To be eligible for the 2020 Radomir Luza Prize competition, the book or dissertation must have been published (or a dissertation defended) between January 1, 2019 and December 31, 2019. Authors must be citizens or resident aliens (holders of “green cards”) of the United States or Canada. Dissertations must have been awarded by a North American University. The language of the work must be English.
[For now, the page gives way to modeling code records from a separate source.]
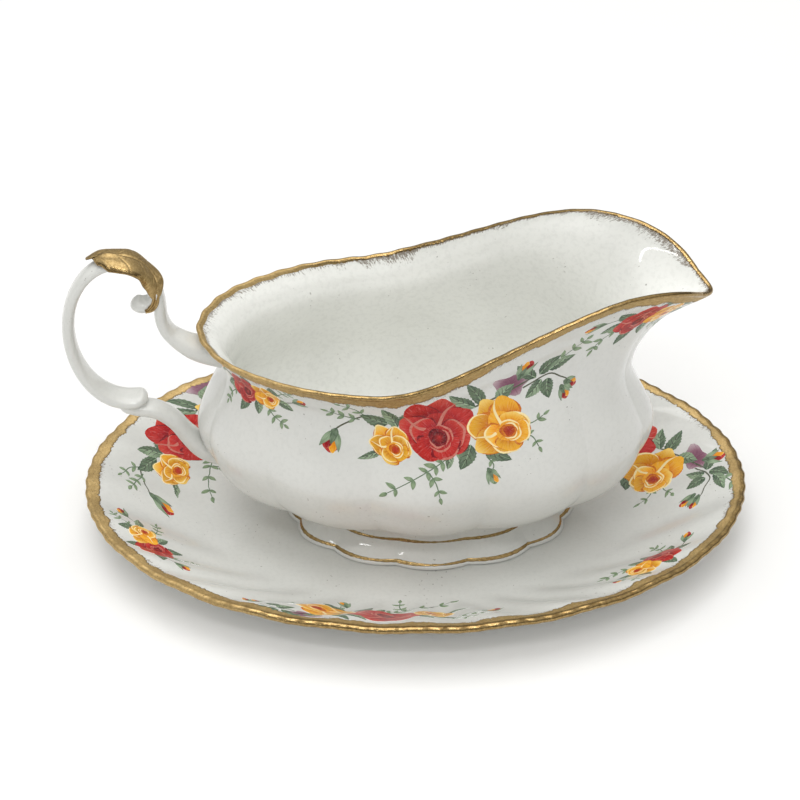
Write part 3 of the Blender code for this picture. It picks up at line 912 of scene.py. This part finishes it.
def petal(art, root, tip, width, colours, lip, lip_width):
    """A rounded petal, darkest at its root, with a paler turned lip at its tip."""
    root, tip = np.array(root, float), np.array(tip, float)
    axis = tip - root
    length = np.linalg.norm(axis)
    axis = axis / length
    side = np.array([-axis[1], axis[0]])
    turn = np.linspace(0, TAU, 26, endpoint=False)
    phases = [art.random.uniform(0, TAU) for _ in range(2)]
    wave = 1 + 0.045 * np.sin(3 * turn + phases[0]) + 0.03 * np.sin(5 * turn + phases[1])
    point = 1 + art.random.uniform(0, 0.1) * np.clip(np.cos(turn), 0, 1) ** 12
    ahead = length * (0.5 + 0.5 * np.cos(turn) * wave * point)
    swell = 0.65 + 0.35 * smooth_step(0, 0.6, ahead / length)
    aside = width / 2 * np.sin(turn) * swell * wave
    outline = root + np.outer(ahead, axis) + np.outer(aside, side)
    art.add(outline, root, tip, colours, radial=True)
    if lip_width:
        arc = np.arange(-6, 7)
        outer = outline[arc]
        taper = lip_width * np.cos(arc / 6 * math.pi / 2)[:, None] ** 0.7
        inner = outer + unit(root + axis * length * 0.4 - outer) * taper
        art.add(np.concatenate([outer, inner[-2:0:-1]]), root, tip, [lip * 0.92, lip], radial=True)


def rose(art, centre, radius, colours, lip, heart_colour, lean, rings=FULL_ROSE, lips=0.6):
    """A rose seen a little from one side, its heart set towards lean and some petals' lips turned."""
    centre = np.array(centre, float)
    heading = np.array([math.cos(lean), math.sin(lean)])
    across = np.array([-heading[1], heading[0]])
    heart = centre + heading * radius * 0.4
    deep, mid, light, pale = colours
    for number, (count, reach, width) in enumerate(rings):
        middle = centre + (heart - centre) * number * 0.8
        order = np.argsort([math.cos(k / count * TAU + 0.2) for k in range(count)])
        for k in order:
            angle = lean + k / count * TAU + 0.3 * number + art.random.uniform(-0.15, 0.15)
            span = radius * reach * art.random.uniform(0.9, 1.06)
            tip = middle + span * np.array([math.cos(angle), math.sin(angle)])
            shade = art.random.uniform(0.75, 1.15)
            toned = [deep] * (3 - number) + [mid * shade, light * shade, pale if k % 2 else light]
            lip_width = 0.07 * radius if art.random.uniform() < lips else 0.0
            shadow = [(deep + mid) / 2] * 2
            petal(art, heart, heart + (tip - heart) * 0.96, radius * width * 1.1, shadow, lip, 0)
            petal(art, heart, tip, radius * width, toned, lip, lip_width)
    for start, end, sway in ((0.1, 0.75, 0.12), (-0.25, -0.7, -0.15)):
        a = heart - heading * radius * 0.32 + across * radius * start
        b = centre - heading * radius * 0.5 + across * radius * end
        widths = (0.1 * radius, 0.08 * radius, 0.02 * radius)
        line(art, (a, (a + b) / 2 - heading * radius * sway, b), widths, lip)
    hearts = ((0.4, (deep, mid, light)), (0.29, (light, mid, deep)), (0.19, (heart_colour, deep)))
    for size, tones in hearts:
        for k in range(3):
            angle = lean + k * TAU / 3 + size * 5
            spoke = np.array([math.cos(angle), math.sin(angle)]) * radius * size
            petal(art, heart - 0.3 * spoke, heart + spoke, radius * size * 1.5, tones, lip,
                  0.06 * radius if size > 0.25 and k != 1 else 0)


def bud(art, root, tip, width, colours, lip):
    """A bud half out of its sepals, on the end of a stem."""
    root, tip = np.array(root, float), np.array(tip, float)
    axis = tip - root
    side = np.array([-axis[1], axis[0]])
    petal(art, root, tip, width, colours[:3], lip, 0.0)
    petal(art, root + axis * 0.1 + side * 0.05, tip - axis * 0.05 + side * 0.16, width * 0.55,
          YELLOW[:3], CREAM, 0.12)
    petal(art, root + axis * 0.1 - side * 0.08, tip - axis * 0.12 - side * 0.14, width * 0.5,
          colours[:2], lip, 0.15)
    for way, reach in ((-1, 0.95), (1, 0.8), (0, 0.62)):
        end = root + axis * reach + side * way * 0.42
        left, rib, right = blade(root - axis * 0.08, end, width * 0.42, 0.7, 0.35 * way)
        art.add(np.concatenate([left, right[-2:0:-1]]), rib[0], rib[-1], LEAF_TONES[way % 2])
    petal(art, root - axis * 0.22, root + axis * 0.16, width * 0.5, LEAF_TONES[0], lip, 0)


def blotch(art, centre, size, reach):
    """A soft mauve shadow behind the flowers."""
    turn = np.linspace(0, TAU, 24, endpoint=False)
    wave = 1 + 0.15 * np.sin(3 * turn + size) + 0.1 * np.sin(5 * turn + 1)
    spread = np.stack([size * wave * np.cos(turn), reach * wave * np.sin(turn)], axis=1)
    edge = np.array(centre) + [max(size, reach) * 1.15, 0]
    art.add(np.array(centre) + spread, centre, edge, MAUVE, radial=True)


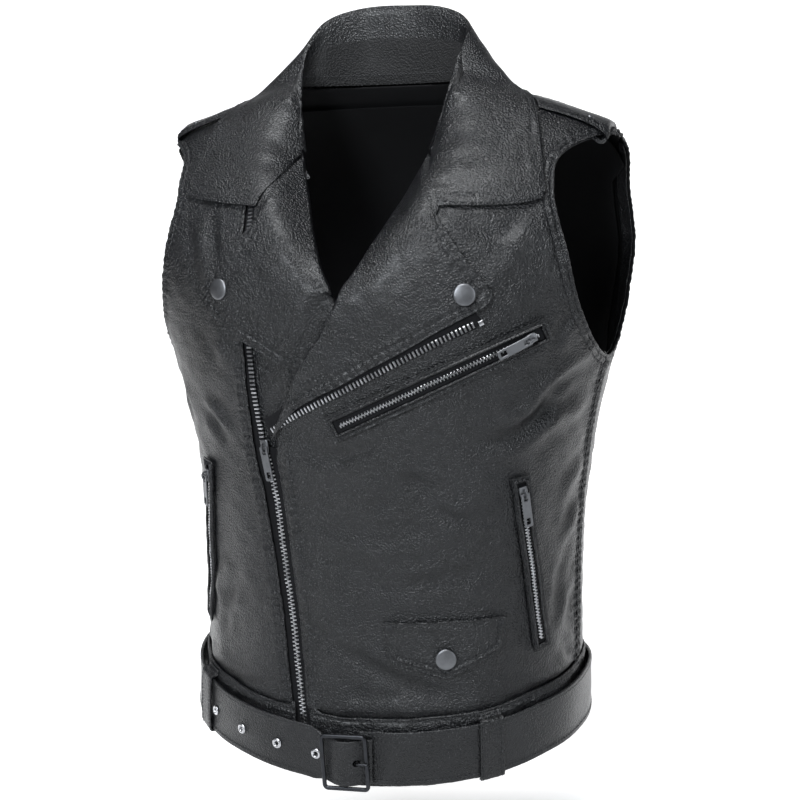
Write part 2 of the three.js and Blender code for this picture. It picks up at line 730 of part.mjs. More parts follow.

To be considered for the Radomir Luza Prize competition, please send a copy of your work electronically to: gjbischo@uno.edu and winfried.garscha@doew.at
The deadline for submissions is August 15, 2020. The winner will be announced at the online GSA conference in 2020.
About Radomír Luža
Radomír Luža (1922-2009) was the son of Lieutenant Colonel Vojtěch Luža, the hero of the Czechoslovak legion from Zborov and Siberia during World War One. His father was murdered by the gendarmes after the German takeover and occupation, and the boy, Radomír, was imprisoned by the Gestapo. Then he joined the resistance, commanded a guerrilla band, and brutally avenged the death of his father. After the war, he became a youth official of the Social Democratic Party, studied law, and drew attention to the spreading Communist danger. He graduated from Masaryk University in March 1948 and, only two weeks later, went into exile in Austria. He offered his services to French intelligence. Several times, he returned to Czechoslovakia illegally to perform various tasks. He barely escaped arrest and became a dangerous enemy for the State Security. He recruited new agents in exile and travelled around Europe. He first settled in Paris, but when the risk of his kidnapping increased in 1953, he moved to the USA with his wife Libuše. He studied history and participated in the publication of the "Testimony" quarterly, one of the most important exile periodicals. In the 1960s he went to Austria and worked in the International Union of Socialist Youth (IUSY), which served as a counterweight to youth unions in the Communist bloc. After returning to the USA, he pursued his academic career, teaching modern European history in New Orleans and writing a number of highly regarded papers. Like a few of the émigrés after 1948, he was alive when the Communist regime in Czechoslovakia collapsed. He visited his homeland very often after the fall of the Iron Curtain.
Radomír Luža´s collection consisting of 206 boxes (!) of mostly unprocessed material is deposited at Hoover Institute at Stanford University in Palo Alto, CA.